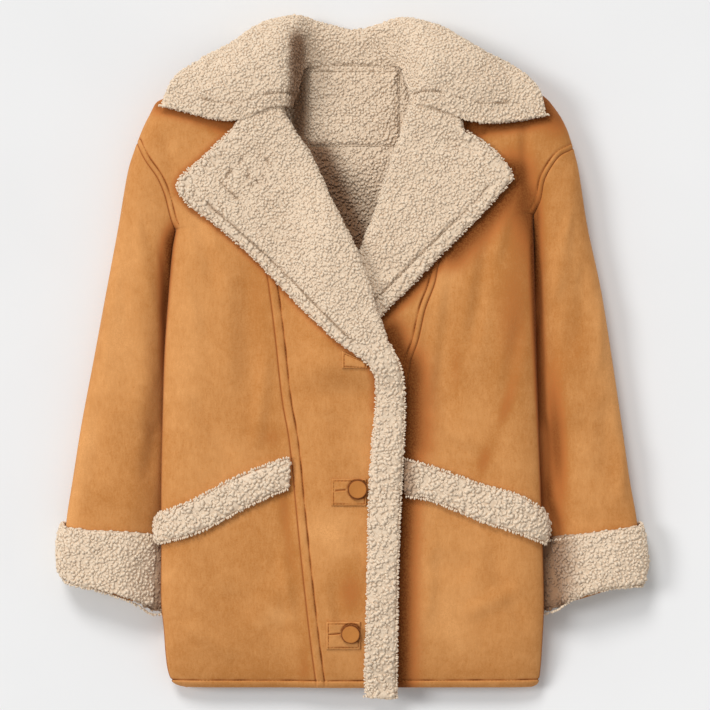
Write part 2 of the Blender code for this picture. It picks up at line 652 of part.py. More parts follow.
def make_button(name, x, y):
    """Covered button: a turned disc with a soft rim, seated on its patch."""
    bm = bmesh.new()
    verts = [bm.verts.new((out * BUTTON_RADIUS * MM, 0.0, up * BUTTON_THICK * MM))
             for out, up in BUTTON_PROFILE]
    for start, end in zip(verts, verts[1:]):
        bm.edges.new((start, end))
    mesh = bpy.data.meshes.new(name)
    bm.to_mesh(mesh)
    bm.free()
    piece = finished(name, mesh, BUTTON)
    turn = piece.modifiers.new("turn", "SCREW")
    turn.steps = BUTTON_STEPS
    turn.render_steps = BUTTON_STEPS
    turn.use_merge_vertices = True
    turn.merge_threshold = BUTTON_MERGE
    reach = BUTTON_RADIUS * BUTTON_PROFILE[-2][0]
    slope_x = front_height("right", x + reach, y) - front_height("right", x - reach, y)
    slope_y = front_height("right", x, y + reach) - front_height("right", x, y - reach)
    normal = Vector((-slope_x, -slope_y, 2 * reach)).normalized()
    seat = Vector((x, y, front_height("right", x, y))) + normal * (PATCH_SEAT + PATCH_WALL + 2 * SEAM_GAP)
    piece.location = seat * MM
    piece.rotation_euler = normal.to_track_quat("Z", "Y").to_euler()


def back_inside(x, y):
    return neck_lift(x, y) + BODY_WALL


def right_front(x, y):
    return front_height("right", x, y) + SEAM_GAP / 2


def main():
    for old in list(bpy.data.objects):
        bpy.data.objects.remove(old)
    coat = bpy.data.collections.new("shearling_coat")
    bpy.context.scene.collection.children.link(coat)
    make_body()
    for side in ("right", "left"):
        make_sleeve(side)
        make_cuff(side)
        make_welt(side)
    wall_piece("collar", COLLAR_COLUMNS, spaced(COLLAR_ROWS), collar_point, PILE)
    make_facing("lapel_band_right", "right")
    make_facing("lapel_left", "left")
    for place, corners in PATCHES.items():
        flat_patch("buttonhole_patch_" + place, corners, right_front, PATCH_WALL, SUEDE)
    for place, (x, y) in BUTTONS.items():
        make_button("button_" + place, x, y)
    flat_patch("neck_patch", NECK_PATCH, back_inside, NECK_PATCH_WALL, LINING)


main()
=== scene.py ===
"""Shearling coat laid on its back: suede shells with seams and stitches, sherpa pile, buttons and studio.

Tables are in millimetres where they don't say otherwise: +X is the wearer's left, +Y runs from the hem to
the collar and +Z is up. The operators make the pieces in metres, one after another, and then the stage.
"""
import json
from functools import partial
from math import pi

import bmesh
import bpy
import numpy as np
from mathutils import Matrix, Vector

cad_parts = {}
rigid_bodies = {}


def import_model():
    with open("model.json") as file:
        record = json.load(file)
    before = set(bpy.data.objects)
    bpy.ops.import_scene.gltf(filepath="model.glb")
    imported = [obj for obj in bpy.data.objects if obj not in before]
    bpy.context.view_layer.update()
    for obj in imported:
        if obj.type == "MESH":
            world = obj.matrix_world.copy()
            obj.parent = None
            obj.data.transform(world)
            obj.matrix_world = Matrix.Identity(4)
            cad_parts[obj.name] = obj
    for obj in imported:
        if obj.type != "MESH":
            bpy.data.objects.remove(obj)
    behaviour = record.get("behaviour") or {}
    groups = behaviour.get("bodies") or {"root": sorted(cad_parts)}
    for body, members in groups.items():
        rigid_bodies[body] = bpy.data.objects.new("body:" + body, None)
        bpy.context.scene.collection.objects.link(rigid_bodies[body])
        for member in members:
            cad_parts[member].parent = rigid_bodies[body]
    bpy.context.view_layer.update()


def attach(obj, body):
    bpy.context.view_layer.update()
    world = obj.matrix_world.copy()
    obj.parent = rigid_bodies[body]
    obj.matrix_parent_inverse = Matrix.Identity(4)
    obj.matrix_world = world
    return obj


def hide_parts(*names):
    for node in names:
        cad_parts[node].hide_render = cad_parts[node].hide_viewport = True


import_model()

bl_info = {
    "name": "Shearling Coat",
    "version": (1, 0, 0),
    "blender": (4, 5, 0),
    "location": "View3D > Sidebar > Coat",
    "description": "Builds a shearling coat laid flat, piece by piece",
    "category": "Object",
}

MM = 0.001
MERGE = 0.000002
BODY = "root"
SIDES = ("right", "left")

# Cloth and seams.
BODY_WALL = 6.5
PILE_WALL = 9.0
SEAM_GAP = 0.3
SHOULDER_GAP = 0.9

# Levels along the coat, and how the body's wall rounds over at its sides and shoulders.
HEM_Y = -382.0
PIT_SHARE = 0.72
SHOULDER_LINE_FROM = 0.45
ARMHOLE_BLEND = 0.1
SIDE_ROUND_TOP = 46.0
SIDE_ROUND_BOTTOM = 44.0
SHOULDER_ROUND_TOP = 32.0
SHOULDER_ROUND_BOTTOM = 26.0
SIDE_POWER = 1.3

# Side seam of the body, hem to underarm: y, x, z.
SIDE = {
    "right": ((-382, -193, 14), (-380, -201, 14.5), (-374.5, -208.5, 16), (-363, -213, 19.5),
              (-345, -215.5, 24), (-315, -217.5, 29), (-281, -220.5, 33), (-212, -220, 38),
              (-143, -220, 40), (-51, -218, 40), (7, -216, 40), (64, -212, 40), (122, -207, 39),
              (145, -203, 38)),
    "left": ((-382, 208, 14), (-379, 212.5, 14.5), (-370, 216, 17), (-338, 218.5, 25), (-281, 220.5, 33),
             (-166, 217, 39), (-51, 213, 40), (64, 210, 40), (130, 208.5, 39), (162, 207.5, 38)),
}

# Shoulder seams and back neck, from the right shoulder tip to the left one: x, y, z.
TOP_LINE = ((-248, 245, 24), (-241, 263, 24), (-233, 279, 24), (-225, 293, 25), (-190, 304, 25),
            (-147, 315, 26), (-100, 329, 27), (-78, 338, 26), (-62, 342, 15), (-48, 343, 11),
            (0, 344, 11), (48, 343, 11), (62, 342, 15), (78, 338, 26), (100, 329, 27),
            (147, 315, 26), (190, 305, 25), (219, 300, 25), (236, 281, 24), (247, 261, 24),
            (254, 239, 24))

# Princess seams, hem to shoulder: y, x.
PRINCESS = {
    "right": ((-382, -41), (-327, -48), (-246, -57), (-177, -64), (-97, -72), (-51, -80), (30, -89),
              (90, -97), (179, -112), (260, -129), (315, -147)),
    "left": ((-382, 45), (-281, 50), (-189, 55), (-97, 57), (-10, 66), (18, 75), (53, 83), (87, 95),
             (179, 110), (260, 129), (315, 147)),
}

# Front edges of the two fronts, hem to neck: y, x. The right one laps over the left one.
FRONT_EDGE = {
    "right": ((-382, 44), (-281, 46), (-189, 47), (-97, 50), (-51, 51), (-18, 50), (13, 40), (64, 19.5),
              (113, 0), (151, -20), (185, -39), (231, -60), (281, -87), (300, -82), (338, -78)),
    "left": ((-382, -20), (-100, -20), (-30, -19), (3, -13), (14, -6), (28, -3), (64, 2.5),
             (108, 13.5), (147, 29), (185, 40.5), (220, 53), (248, 65), (281, 78), (300, 80),
             (338, 78)),
}

# Height of the fronts' outer side along the coat, away from its sides: y, z.
CROWN = ((-382, 25), (-360, 34), (-320, 45), (-250, 54), (-150, 58), (0, 60), (100, 59), (200, 54),
         (260, 50), (315, 46), (345, 44))

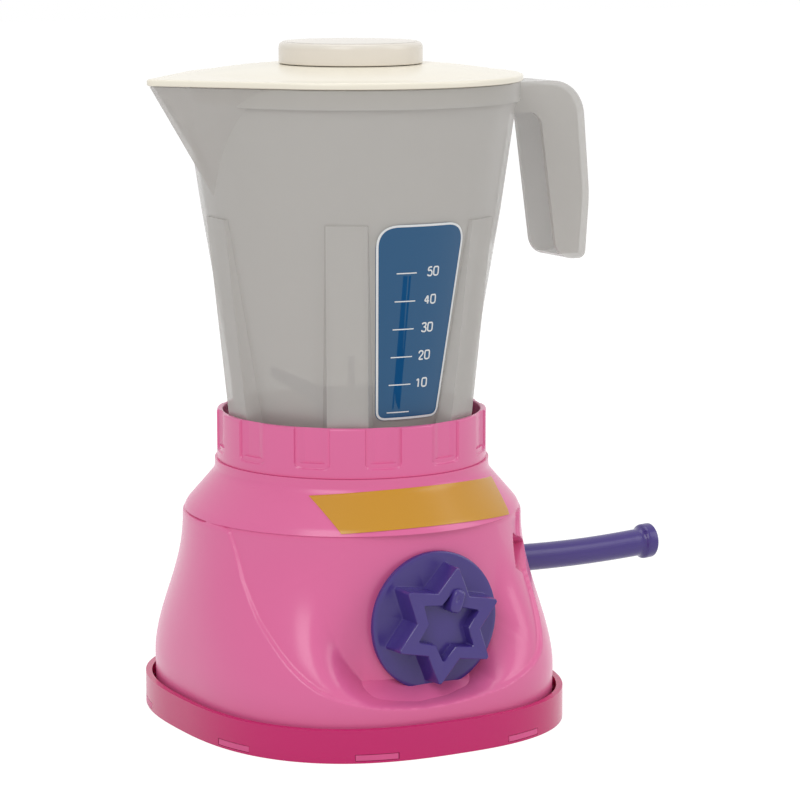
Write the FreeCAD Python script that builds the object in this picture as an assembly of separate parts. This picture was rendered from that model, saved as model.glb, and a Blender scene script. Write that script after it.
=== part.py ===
import FreeCAD, Part
import math
import os

# A toy kitchen blender for a child, worked by a hand crank. Millimetres.
# The origin is on the jar's axis, on the surface that the toy stands on.
# -Y is the front with the knob, +X is the side with the crank and the jar's handle, +Z is up.

Vector = FreeCAD.Vector
UP = Vector(0, 0, 1)
RIGHT = Vector(1, 0, 0)
BACK = Vector(0, 1, 0)
ORIGIN = Vector(0, 0, 0)

running_gap = 0.05      # radial clearance of a shaft in its bush
seat_gap = 0.3          # between moving pieces that pass each other

# Tray that closes the foot
tray_half_width = 72.2
tray_half_depth = 78.5
tray_height = 12.0
tray_floor = 2.0
tray_wall = 2.2
tray_corner_power = 2.55
tray_shell_gap = 1.4

# Snap tabs of the shell in slots of the tray
tab_angles = (22.0, 62.0, 118.0, 158.0)
tab_width = 15.5
tab_low = 0.95
tab_high = 3.05
tab_gap = 0.15
tab_inner = 57.8        # a snap tab starts this far out, inside the shell's wall

# Shell of the foot
shell_wall = 2.2
waist_radius = 62.9
flare_low = 17.0
flare_high = 75.0
shoulder_round = 8.5
shoulder_slope = 41.0   # degrees from the vertical
neck_radius = 51.0
deck_top = 96.0
outline_points = 48
flare_steps = 8
shoulder_steps = 4
shell_lean = 0.4        # of the wall, keeps it even where the shoulder leans

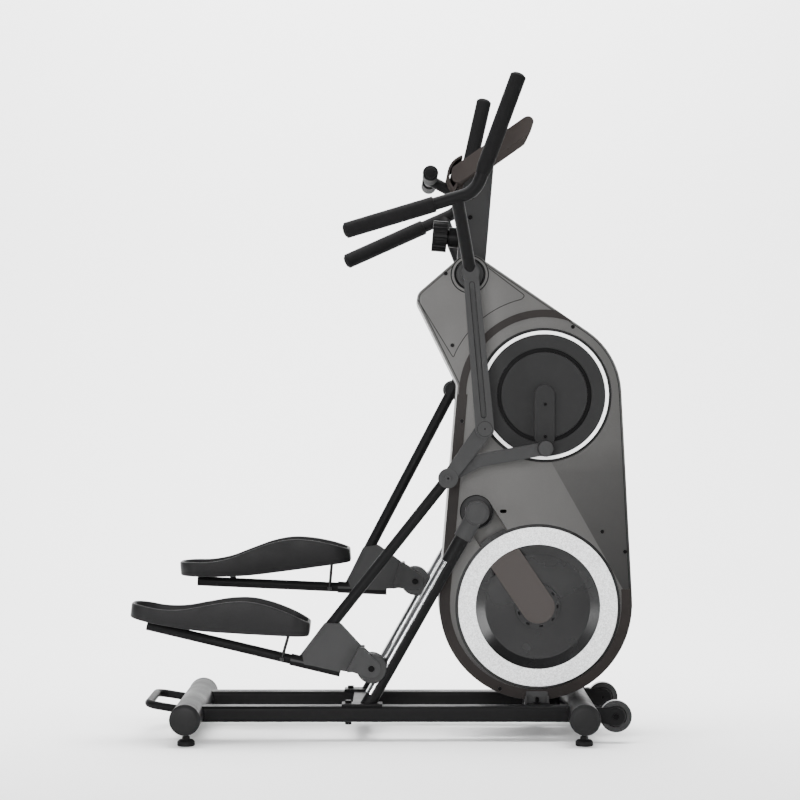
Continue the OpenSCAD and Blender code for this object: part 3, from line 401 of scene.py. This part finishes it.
# Every CAD node that shows gets its edges rounded; the sealed inner ones keep their mesh
softEdges = {
    "rear_stabiliser": 0.8, "front_stabiliser": 0.8, "right_base_rail": 0.8, "left_base_rail": 0.8, "cross_members": 2, "lifting_loop": 0.6,
    "right_transport_wheel": 2.5, "left_transport_wheel": 2.5, "right_rear_foot": 1, "left_rear_foot": 1, "right_front_foot": 1, "left_front_foot": 1,
    "right_roller_rail": 0.8, "left_roller_rail": 0.8, "rail_strips": 0.25, "rail_knuckles": 1.6, "trim_bands": 0.4, "fasteners": 0.6,
    "mast": 2.5, "clamp_knob": 1.2, "console_tray": 1.2, "tablet_ledge": 1.2, "display_window": 0.5, "start_button": 0.8,
    "adjust_rocker": 0.8, "crank_discs": 1, "crank_rings": 0.8, "crank_arms": 1.6, "silver_rings": 0.6, "hub_bars": 0.6,
    "right_roller": 1.2, "left_roller": 1.2, "right_roller_axle": 0.6, "left_roller_axle": 0.6,
    "right_link": 1.2, "left_link": 1.2, "handlebar": 0.8}
for node, width in softEdges.items():
    hand(node + "_soft", soften(node, width / 1000), slotOfNode[node], bodyOfNode[node], [node])
for node in ("tower_frame", "pivot_shaft", "crank_axle", "bearings", "drive_pulley", "flywheel", "drive_belt", "idler", "magnet_bracket", "brake_motor"):
    nodes[node].data.materials.clear()
    nodes[node].data.materials.append(finish[slotOfNode[node]])
    smoothFaces(nodes[node].data)
print("nodes softened:", len(softEdges))


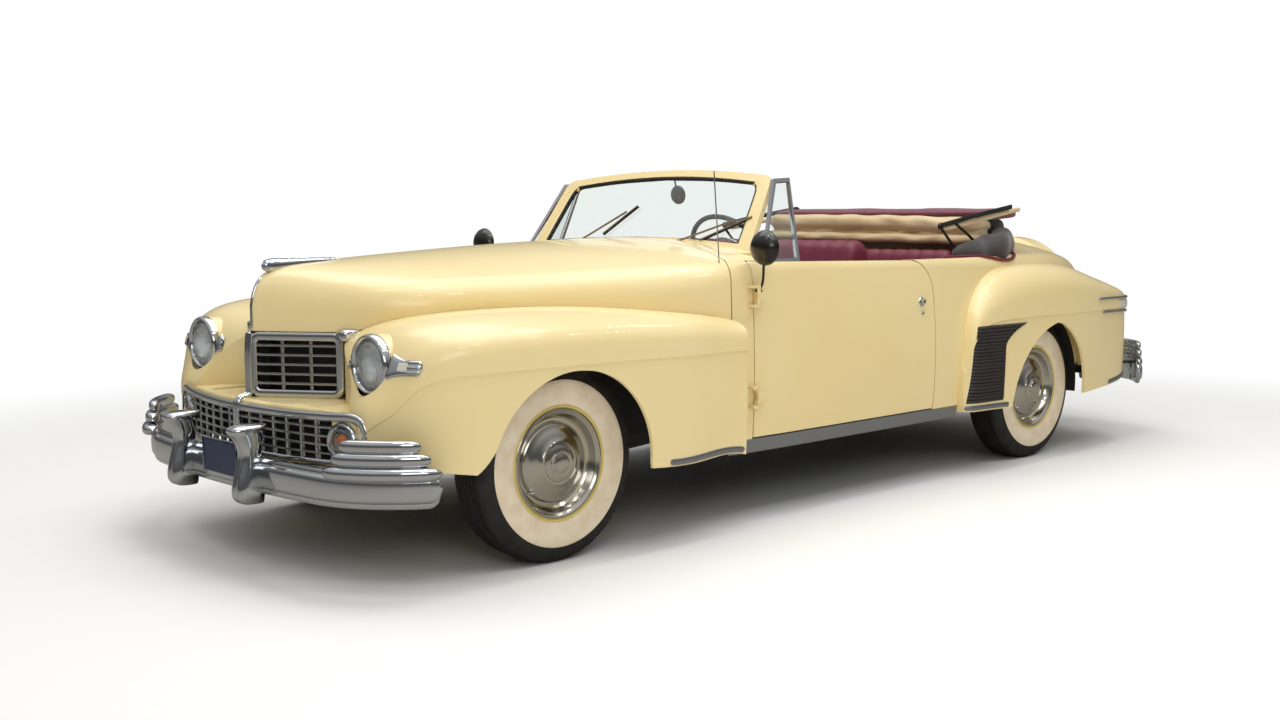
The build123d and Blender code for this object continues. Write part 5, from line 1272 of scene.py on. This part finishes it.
class TOURING_OT_stage(bpy.types.Operator):
    """Floor, lights and the camera of the photograph."""

    bl_idname = "touring.stage"
    bl_label = "Stage"

    CAMERA = (3264.0, 4682.0, 1260.0)
    HEADING, PITCH, ROLL = -133.61, -5.89, -0.3
    LENS = 39.71

    def execute(self, context):
        scene = context.scene
        scene.view_settings.view_transform = "Standard"
        self.camera(scene)
        self.floor(scene)
        self.lights(scene)
        self.world(scene)
        return {"FINISHED"}

    def camera(self, scene):
        data = bpy.data.cameras.new("photo camera")
        data.lens, data.sensor_width = self.LENS, 36.0
        camera = bpy.data.objects.new("photo camera", data)
        heading, pitch, roll = np.radians([self.HEADING, self.PITCH, self.ROLL])
        forward = Vector((np.cos(pitch) * np.cos(heading), np.cos(pitch) * np.sin(heading), np.sin(pitch)))
        right = Vector((np.sin(heading), -np.cos(heading), 0.0))
        up = right.cross(forward)
        turned_right = right * float(np.cos(roll)) + up * float(np.sin(roll))
        turned_up = turned_right.cross(forward)
        turn = Matrix((turned_right, turned_up, -forward)).transposed().to_4x4()
        place = (Vector(self.CAMERA) + Vector((AXLE_X, 0, 0))) / 1000.0
        camera.matrix_world = Matrix.Translation(place) @ turn
        scene.collection.objects.link(camera)
        scene.camera = camera

    def floor(self, scene):
        mesh = bpy.data.meshes.new("studio floor")
        reach, low = 40.0, min(0.0, CAD_BOUNDS[0].z)
        mesh.from_pydata([(-reach, -reach, low), (reach, -reach, low), (reach, reach, low),
            (-reach, reach, low)], [], [(0, 1, 2, 3)])
        floor = bpy.data.objects.new("studio floor", mesh)
        scene.collection.objects.link(floor)
        # Matt painted studio floor that fades to the white backdrop away from the car.
        tree, shader = new_material("studio paint", linear("#F4F3F1"), 0.9, Specular_IOR_Level=0.1)
        place = add_node(tree, "ShaderNodeTexCoord").outputs["Object"]
        distance = add_node(tree, "ShaderNodeVectorMath", {"operation": "LENGTH"}, {0: place})
        fade = add_node(tree, "ShaderNodeMapRange", {"interpolation_type": "SMOOTHSTEP"},
            {"Value": distance.outputs["Value"], "From Min": 3.2, "From Max": 6.0})
        path = add_node(tree, "ShaderNodeLightPath")
        seen = add_node(tree, "ShaderNodeMath", {"operation": "ADD", "use_clamp": True},
            {0: path.outputs["Is Camera Ray"], 1: path.outputs["Is Transmission Ray"]})
        # Painted reflection: glossy rays see the floor in a darker grey, #A8A49C, so bright metal mirrors a
        # darker hall floor than the camera sees.
        tint = tree.nodes.new("ShaderNodeMix")
        tint.data_type = "RGBA"
        tree.links.new(path.outputs["Is Glossy Ray"], tint.inputs[0])
        tint.inputs[6].default_value = linear("#F4F3F1")
        tint.inputs[7].default_value = linear("#A8A49C")
        tree.links.new(tint.outputs[2], shader.inputs["Base Color"])
        amount = add_node(tree, "ShaderNodeMath", {"operation": "MULTIPLY"},
            {0: fade.outputs["Result"], 1: seen.outputs[0]})
        white = add_node(tree, "ShaderNodeEmission", None, {"Color": (1, 1, 1, 1), "Strength": 1.0})
        mix = add_node(tree, "ShaderNodeMixShader", None,
            {0: amount.outputs[0], 1: shader.outputs[0], 2: white.outputs[0]})
        output = next(n for n in tree.nodes if n.type == "OUTPUT_MATERIAL")
        tree.links.new(mix.outputs[0], output.inputs["Surface"])
        mesh.materials.append(MATERIALS["studio paint"])

    def lights(self, scene):
        """A broad soft roof light, and rows of small ceiling lights that draw streaks on the paint."""
        self.area(scene, "roof light", (0.5, 0.0, 7.0), (0.0, 0.0, 0.0), (9.0, 6.0), 330.0)
        self.area(scene, "side light", (5.5, 6.5, 3.4), (0.3, 0.0, 0.6), (4.0, 2.4), 70.0)
        spots = [(3.4, 3.6), (1.6, 3.6), (-0.4, 3.6), (-2.4, 3.6), (3.4, 1.2), (1.6, 1.2), (-0.4, 1.2),
            (-2.4, 1.2)]
        for number, (x, y) in enumerate(spots):
            self.area(scene, f"ceiling lamp {number + 1}", (x, y, 4.6), (x, y, 0.0), (0.7, 0.1), 9.0)

    def area(self, scene, name, place, target, size, power):
        data = bpy.data.lights.new(name, "AREA")
        data.shape, data.size, data.size_y, data.energy = "RECTANGLE", size[0], size[1], power
        light = bpy.data.objects.new(name, data)
        light.location = place
        aim = Vector(target) - Vector(place)
        light.rotation_euler = aim.to_track_quat("-Z", "Y").to_euler()
        scene.collection.objects.link(light)

    def world(self, scene):
        """White to the camera and glass; for the rest a grey light, brighter towards the roof."""
        world = bpy.data.worlds.new("studio air")
        world.use_nodes = True
        tree = world.node_tree
        back = next(n for n in tree.nodes if n.type == "BACKGROUND")
        path = add_node(tree, "ShaderNodeLightPath")
        seen = add_node(tree, "ShaderNodeMath", {"operation": "ADD", "use_clamp": True},
            {0: path.outputs["Is Camera Ray"], 1: path.outputs["Is Transmission Ray"]})
        direction = add_node(tree, "ShaderNodeTexCoord").outputs["Generated"]
        height = add_node(tree, "ShaderNodeSeparateXYZ", None, {0: direction}).outputs["Z"]
        # Darker hall walls above the horizon and a pale roof, which bright metal mirrors.
        level = add_node(tree, "ShaderNodeMapRange", {"interpolation_type": "SMOOTHSTEP"},
            {"Value": height, "From Min": 0.06, "From Max": 0.75, "To Min": 0.1, "To Max": 0.6})
        rest = add_node(tree, "ShaderNodeMath", {"operation": "MAXIMUM"},
            {0: level.outputs["Result"], 1: seen.outputs[0]})
        tree.links.new(rest.outputs[0], back.inputs["Strength"])
        back.inputs["Color"].default_value = (1.0, 1.0, 1.0, 1.0)
        scene.world = world


class TOURING_PT_panel(bpy.types.Panel):
    """Lists the car's pieces."""

    bl_idname = "TOURING_PT_panel"
    bl_label = "Touring Car"
    bl_space_type = "VIEW_3D"
    bl_region_type = "UI"
    bl_category = "Touring Car"

    def draw(self, context):
        for group in (context.scene.touring_colours, context.scene.touring_sizes):
            for key in group.__annotations__:
                self.layout.prop(group, key)
        for operator in OPERATORS:
            self.layout.operator(operator.bl_idname)


OPERATORS = (
    TOURING_OT_finishes,
    TOURING_OT_tyres,
    TOURING_OT_wheel_trim,
    TOURING_OT_bumpers,
    TOURING_OT_lamps,
    TOURING_OT_grille,
    TOURING_OT_side_trim,
    TOURING_OT_door_fittings,
    TOURING_OT_windshield,
    TOURING_OT_seats,
    TOURING_OT_folded_top,
    TOURING_OT_brightwork,
    TOURING_OT_stage,
)
CLASSES = (TouringColours, TouringSizes, *OPERATORS, TOURING_PT_panel)


def register():
    for item in CLASSES:
        bpy.utils.register_class(item)
    bpy.types.Scene.touring_colours = PointerProperty(type=TouringColours)
    bpy.types.Scene.touring_sizes = PointerProperty(type=TouringSizes)


def unregister():
    del bpy.types.Scene.touring_sizes
    del bpy.types.Scene.touring_colours
    for item in reversed(CLASSES):
        bpy.utils.unregister_class(item)


def main():
    register()
    for operator in OPERATORS:
        group, name = operator.bl_idname.split(".")
        getattr(getattr(bpy.ops, group), name)()


if __name__ == "__main__":
    main()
━━━
Short problem: Give again, word for word, the lines starting at the line that has "bpy.context.scene.collection.children.link(coat)" and ending at the line that has "record = json.load(file)", with both of those lines included and nothing else.

Exercise answer:
    bpy.context.scene.collection.children.link(coat)
    make_body()
    for side in ("right", "left"):
        make_sleeve(side)
        make_cuff(side)
        make_welt(side)
    wall_piece("collar", COLLAR_COLUMNS, spaced(COLLAR_ROWS), collar_point, PILE)
    make_facing("lapel_band_right", "right")
    make_facing("lapel_left", "left")
    for place, corners in PATCHES.items():
        flat_patch("buttonhole_patch_" + place, corners, right_front, PATCH_WALL, SUEDE)
    for place, (x, y) in BUTTONS.items():
        make_button("button_" + place, x, y)
    flat_patch("neck_patch", NECK_PATCH, back_inside, NECK_PATCH_WALL, LINING)


main()
=== scene.py ===
"""Shearling coat laid on its back: suede shells with seams and stitches, sherpa pile, buttons and studio.

Tables are in millimetres where they don't say otherwise: +X is the wearer's left, +Y runs from the hem to
the collar and +Z is up. The operators make the pieces in metres, one after another, and then the stage.
"""
import json
from functools import partial
from math import pi

import bmesh
import bpy
import numpy as np
from mathutils import Matrix, Vector

cad_parts = {}
rigid_bodies = {}


def import_model():
    with open("model.json") as file:
        record = json.load(file)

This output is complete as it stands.